- **SUPPLIED MATERIAL**

===

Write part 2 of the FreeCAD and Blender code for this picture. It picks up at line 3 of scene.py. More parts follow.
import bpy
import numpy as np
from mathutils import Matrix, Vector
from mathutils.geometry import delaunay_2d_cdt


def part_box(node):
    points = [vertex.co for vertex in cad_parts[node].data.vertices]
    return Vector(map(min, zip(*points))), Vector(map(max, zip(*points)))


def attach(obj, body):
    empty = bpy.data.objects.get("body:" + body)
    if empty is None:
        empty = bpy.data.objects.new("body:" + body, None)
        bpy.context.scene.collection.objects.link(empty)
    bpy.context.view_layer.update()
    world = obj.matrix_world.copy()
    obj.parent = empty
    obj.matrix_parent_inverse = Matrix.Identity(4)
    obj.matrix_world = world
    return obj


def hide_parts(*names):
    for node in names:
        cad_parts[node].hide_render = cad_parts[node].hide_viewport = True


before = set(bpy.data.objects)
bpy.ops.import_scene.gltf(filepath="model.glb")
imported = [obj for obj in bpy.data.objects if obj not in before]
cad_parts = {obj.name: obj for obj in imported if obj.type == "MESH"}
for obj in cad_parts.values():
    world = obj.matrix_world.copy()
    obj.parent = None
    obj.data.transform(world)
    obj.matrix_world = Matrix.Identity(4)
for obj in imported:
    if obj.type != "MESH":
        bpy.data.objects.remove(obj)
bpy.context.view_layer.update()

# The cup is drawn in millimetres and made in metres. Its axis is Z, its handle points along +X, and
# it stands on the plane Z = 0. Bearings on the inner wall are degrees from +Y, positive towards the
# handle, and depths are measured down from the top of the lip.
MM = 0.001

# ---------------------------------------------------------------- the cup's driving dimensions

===

- **WRITTEN INSTRUCTION**
Print the listing above in its entirety, with every line exact.

- **ANSWER FOR THIS EXERCISE**
Write part 2 of the FreeCAD and Blender code for this picture. It picks up at line 3 of scene.py. More parts follow.
import bpy
import numpy as np
from mathutils import Matrix, Vector
from mathutils.geometry import delaunay_2d_cdt


def part_box(node):
    points = [vertex.co for vertex in cad_parts[node].data.vertices]
    return Vector(map(min, zip(*points))), Vector(map(max, zip(*points)))


def attach(obj, body):
    empty = bpy.data.objects.get("body:" + body)
    if empty is None:
        empty = bpy.data.objects.new("body:" + body, None)
        bpy.context.scene.collection.objects.link(empty)
    bpy.context.view_layer.update()
    world = obj.matrix_world.copy()
    obj.parent = empty
    obj.matrix_parent_inverse = Matrix.Identity(4)
    obj.matrix_world = world
    return obj


def hide_parts(*names):
    for node in names:
        cad_parts[node].hide_render = cad_parts[node].hide_viewport = True


before = set(bpy.data.objects)
bpy.ops.import_scene.gltf(filepath="model.glb")
imported = [obj for obj in bpy.data.objects if obj not in before]
cad_parts = {obj.name: obj for obj in imported if obj.type == "MESH"}
for obj in cad_parts.values():
    world = obj.matrix_world.copy()
    obj.parent = None
    obj.data.transform(world)
    obj.matrix_world = Matrix.Identity(4)
for obj in imported:
    if obj.type != "MESH":
        bpy.data.objects.remove(obj)
bpy.context.view_layer.update()

# The cup is drawn in millimetres and made in metres. Its axis is Z, its handle points along +X, and
# it stands on the plane Z = 0. Bearings on the inner wall are degrees from +Y, positive towards the
# handle, and depths are measured down from the top of the lip.
MM = 0.001

# ---------------------------------------------------------------- the cup's driving dimensions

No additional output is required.